More important is the issue of what can we get vendors to implement, which is probably better worded as what can we get network operators to push vendors to implement. If you are talking about fundamentally changing the internal data path for packets within a router or changing the data path into and out of specific chips to carry significantly more information, then we are talking about at least hundreds of millions and probably billions of dollars of equipment that needs to be replaced. This needs a very compelling justification before it is actually going to happen. 

Ross

-----Original Message-----
From: mpls [mailto:mpls-bounces@xxxxxxxx] On Behalf Of Joel M. Halpern
Sent: Monday, January 27, 2014 2:19 PM
To: Joe Touch; EXT - joelja@xxxxxxxxx; stbryant@xxxxxxxxx
Cc: mpls@xxxxxxxx; IETF discussion list
Subject: Re: [mpls] Last Call: <draft-ietf-mpls-in-udp-04.txt> (Encapsulating MPLS in UDP) to Proposed Standard

Yes Joe, routers could ahve been built to do those calcualtions at that 
performance scale.
There are however two major problems:

1) That is not how routers are built.
2) The target performance scale is rather higher.

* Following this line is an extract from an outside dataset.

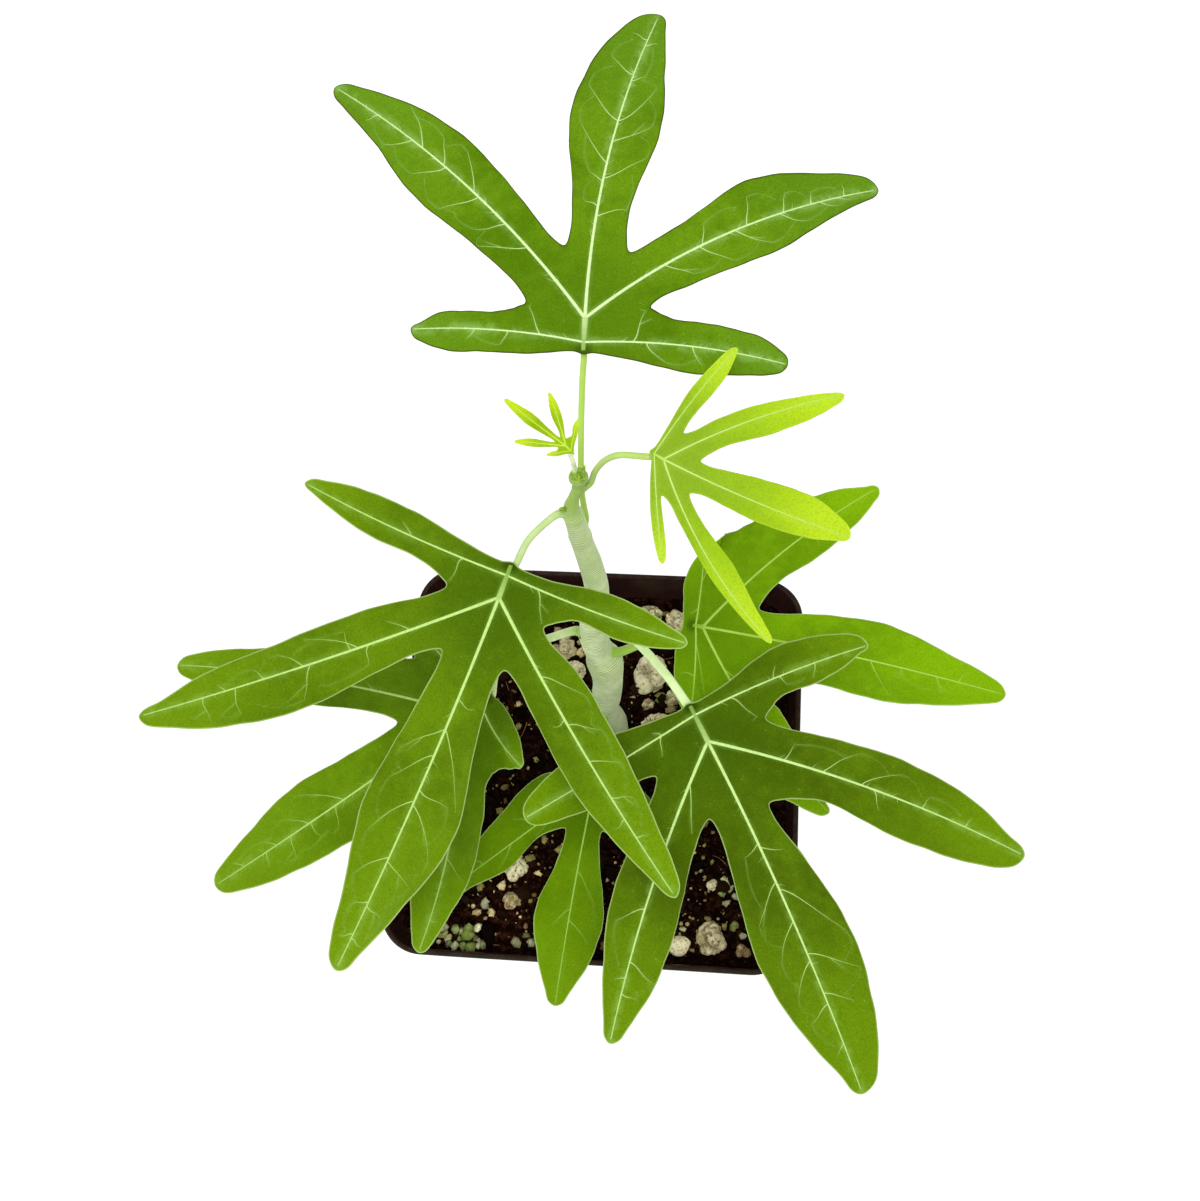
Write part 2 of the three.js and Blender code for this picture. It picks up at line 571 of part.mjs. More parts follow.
function leafFrame(leaf) {
  const frame = new THREE.Matrix4().makeRotationZ(rad(leaf.head));
  frame.multiply(new THREE.Matrix4().makeRotationY(rad(-leaf.pitch)));
  frame.multiply(new THREE.Matrix4().makeRotationX(rad(leaf.roll)));
  return frame.setPosition(...leaf.joint);
}

// The last of a stalk's route: a bend from the way that it comes to straight up, which ends just under the
// blade's joint. The bend is rounder than the stalk is thick.
function bendUnder(leaf, from, radius) {
  const bend = STALK_BEND * radius;
  const frame = leafFrame(leaf);
  const end = vec(0, 0, -BLADE - GAP).applyMatrix4(frame);
  const up = vec(0, 0, 1).transformDirection(frame);
  const level = from.clone().sub(end);
  const whole = Math.min(Math.PI / 2, Math.PI - level.angleTo(up));
  level.addScaledVector(up, -level.dot(up)).normalize();
  const steps = Math.max(1, Math.round(whole / rad(30)));
  const points = Array.from({ length: steps + 1 }, (_, i) => {
    const turn = whole * (1 - i / steps);
    return end.clone()
      .addScaledVector(level, bend * (1 - Math.cos(turn)))
      .addScaledVector(up, -bend * Math.sin(turn) - STALK_END);
  });
  return [...points, end];
}

// A leaf stalk from a seat on the stem, along its route, to just under the blade's joint
function stalkGeometry(leaf) {
  const { z, way, rise = 0, radius, via } = leaf.stalk;
  const route = via.map(([x, y, h]) => vec(x, y, h));
  const seat = [];
  if (way === undefined) {
    seat.push(vec(via[0][0], via[0][1], z + GAP));
  } else {
    const { centre, radius: stemRadius } = stemAt(z);
    const out = vec(Math.cos(rad(way)), Math.sin(rad(way)), 0);
    const foot = centre.clone().addScaledVector(out, stemRadius + GAP + radius * Math.sin(rad(rise)));
    const heading = out.clone().multiplyScalar(Math.cos(rad(rise))).setZ(Math.sin(rad(rise)));
    seat.push(foot, foot.clone().addScaledVector(heading, SEAT_RUN));
  }
  const points = [...seat, ...route, ...bendUnder(leaf, route[route.length - 1], radius)];
  const radii = points.map(() => radius);
  radii[0] = radius * 1.35;
  radii[radii.length - 1] = radius * 1.25;
  return tubeAlong(points, radii, 8, 2 * (points.length - 1));
}

function leaves() {
  for (const leaf of LEAVES) {
    const young = leaf.name === "leaf_young" || leaf.name === "leaf_tiny";
    const blade = place(`${leaf.name}_blade`, bladeGeometry(leaf), young ? YOUNG_GREEN : LEAF_GREEN);
    blade.applyMatrix4(leafFrame(leaf));
    place(`${leaf.name}_stalk`, stalkGeometry(leaf), STALK_GREEN);
  }
}

// Pumice stones: place, length, breadth and height, and how far they turn
const STONES = [
  [7.9, 37.6, 8, 4.4, 4.8, 5], [15.5, 37, 4.4, 5.2, 4, 60], [-10.5, 28.6, 5.4, 5, 4.5, 20],
  [-7.6, 23.2, 4.6, 5.2, 4, 75], [10.4, 22.6, 8, 9, 7.4, -15], [16, 17.4, 4.8, 4.2, 4, 0],
  [9.9, 15.8, 3.4, 2.6, 2.6, 30], [12.4, 11.6, 7, 3.8, 3.6, 5], [-17.3, -23.6, 5, 6.6, 5, -12],
  [-17.3, -30.6, 4.2, 3.6, 3.4, 15], [19.9, -38.2, 4.6, 4, 3.6, 20], [26.9, -36.2, 6.6, 7, 5.6, 0],
  [26.8, -24.6, 3.2, 2.4, 2.4, 10], [33.8, -38.4, 3.2, 3.2, 3, 40],
];
const STONE_RISE = 0.12; // how far a stone's middle lies over the soil, of its height

function stone([x, y, long, broad, high, turn], seed, grow) {
  const random = dice(seed);
  const body = mergeVertices(bareBall(), 1e-3);
  const position = body.getAttribute("position");
  for (let i = 0; i < position.count; i++) {
    const swell = 0.84 + 0.32 * random();
    position.setXYZ(i, position.getX(i) * swell, position.getY(i) * swell, position.getZ(i) * swell);
  }
  body.scale(long / 2 + grow, broad / 2 + grow, high / 2 + grow);
  body.rotateZ(rad(turn));
  return body.translate(x, y, SOIL_TOP + STONE_RISE * high);
}

function bareBall() {
  const ball = new THREE.IcosahedronGeometry(1, 1);
  ball.deleteAttribute("normal");
  ball.deleteAttribute("uv");
  return ball;
}

function stones() {
  STONES.forEach((spec, i) => {
    const name = `pumice_${String(i + 1).padStart(2, "0")}`;
    place(name, stone(spec, i + 1, 0), PUMICE_CREAM);
  });
}

// Soil: fills the pot's inside, with a crumbly top, a plain hole for the stem and a socket for each stone
const SOIL_RINGS = 10;
const SOIL_SIDES = 56;
const CRUMB = 1.1; // height of the crumbs in the soil's top

// A rounded square of evenly spaced points
function evenSquare(half, corner, z, lift = () => 0) {
  const shape = new THREE.Shape();
  const flat = half - corner;
  for (let quarter = 0; quarter < 4; quarter++) {
    const turn = (quarter * Math.PI) / 2;
    const sx = quarter === 0 || quarter === 3 ? 1 : -1;
    const sy = quarter < 2 ? 1 : -1;
    shape.absarc(sx * flat, sy * flat, corner, turn, turn + Math.PI / 2, false);
  }
  shape.closePath();
  return shape.getSpacedPoints(SOIL_SIDES).slice(0, SOIL_SIDES).map(({ x, y }) => vec(x, y, z + lift(x, y)));
}

function soil() {
  const random = dice(77);
  const inset = POT_WALL + GAP;
  const crumbs = (x, y) => CRUMB * (random() - 0.5) + 0.5 * Math.sin(x / 9) * Math.cos(y / 11);
  const ring = (z, lift) => evenSquare(wallAt(z).half - inset, wallAt(z).corner - 1, z, lift);
  const edge = wallAt(SOIL_TOP);
  const full = 4; // height from which the soil reaches the wall
  const rings = [
    evenSquare(wallAt(full).half - inset - 2, FOOT_CORNER - 3, full - 2),
    ring(full),
    ring(SOIL_TOP / 2),
    ring(SOIL_TOP - 2),
    ring(SOIL_TOP - 0.6),
  ];
  for (let i = SOIL_RINGS - 1; i > 0; i--) {
    const share = i / SOIL_RINGS;
    const half = (edge.half - inset) * share;
    rings.push(evenSquare(half, Math.min(half, edge.corner), SOIL_TOP, crumbs));
  }
  let solid = toManifold(skin(rings));
  const depth = SOIL_TOP - ROOT_FOOT[2] + GAP;
  const bore = Math.max(...STEM.slice(0, 3).map((station) => station[3])) + 2 * GAP;
  const drill = new THREE.CylinderGeometry(bore, bore, depth + 20, 16).rotateX(Math.PI / 2);
  drill.translate(SOIL_LINE[0], SOIL_LINE[1], ROOT_FOOT[2] - GAP + (depth + 20) / 2);
  solid = solid.subtract(toManifold(drill));
  STONES.forEach((spec, i) => {
    solid = solid.subtract(toManifold(stone(spec, i + 1, GAP)));
  });
  place("soil", fromManifold(solid), SOIL_BROWN);
}

pot();
soil();
stones();
stem();
shootTip();
leaves();

export default plant;
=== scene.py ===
# A young adenia venenata in a square nursery pot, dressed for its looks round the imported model.
# Tables are in millimetres, +Z up, +X to the right and +Y to the back, as in the part's own source.
import bpy
import numpy as np
from mathutils import Matrix


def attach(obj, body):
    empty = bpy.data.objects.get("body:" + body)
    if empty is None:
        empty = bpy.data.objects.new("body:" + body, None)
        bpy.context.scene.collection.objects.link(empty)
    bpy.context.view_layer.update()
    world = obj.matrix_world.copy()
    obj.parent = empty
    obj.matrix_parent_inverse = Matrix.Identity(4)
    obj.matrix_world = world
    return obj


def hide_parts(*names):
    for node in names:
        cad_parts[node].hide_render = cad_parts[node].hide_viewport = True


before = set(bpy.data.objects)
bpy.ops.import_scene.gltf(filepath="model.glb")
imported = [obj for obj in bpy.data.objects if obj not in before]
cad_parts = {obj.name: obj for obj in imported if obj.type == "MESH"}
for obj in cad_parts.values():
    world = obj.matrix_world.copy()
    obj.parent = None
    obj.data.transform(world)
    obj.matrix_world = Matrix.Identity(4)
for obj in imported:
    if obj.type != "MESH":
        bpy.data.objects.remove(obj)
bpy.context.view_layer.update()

MM = 0.001
POT_RIM = 89
POT_FOOT = 64
POT_HEIGHT = 83
POT_WALL = 1.2
RIM_CORNER = 9.5
FOOT_CORNER = 7
LIP_HEIGHT = 10
LIP_STEP = 1.5
DRAIN_HOLE = 8
LEDGE = POT_HEIGHT - LIP_HEIGHT + LIP_STEP * 0.6  # where the lip's inner face starts
SOIL_TOP = POT_HEIGHT - 10
BLADE = 0.65  # thickness of the solid blade, whose upper face the fine one keeps
GAP = 0.3  # between the solids
MERGE = 0.001  # points that round to the same multiple of this are one
TINY = 1e-9  # keeps a division off zero
UP = np.array([0, 0, 1.0])


# Mesh pieces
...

So could someone build an ASIC to do what you want?  Probably.  Is there 
any reason in the world to expect operators to pay the significant extra 
cost for such?  Not that I can see.
And even if we could and they would, that is not the world into which we 
are deploying these tunnels.

Yours,
Joel

On 1/27/14 1:53 PM, Joe Touch wrote:
>
>
> On 1/27/2014 10:48 AM, joel jaeggli wrote:
>> On 1/27/14, 8:48 AM, Joe Touch wrote:
>>> Those same mechanisms have provided hardware checksum support for a
>>> very long time.
>>
>> The new header and the payload are actually in different parts of the
>> forwarding complex until they hit the output queue, you can't checksum
>> data you don't have.
>
> You can (and some do) the checksum component parts when things go into
> memory; the partial sums can be added as the parts are combined in the
> output queue.
>
> I appreciate that we're all taking about what might be done, but the
> reality is that there are many 'transparent TCP proxies' that have to do
> this, so there's clearly a solution, and it clearly runs fast enough.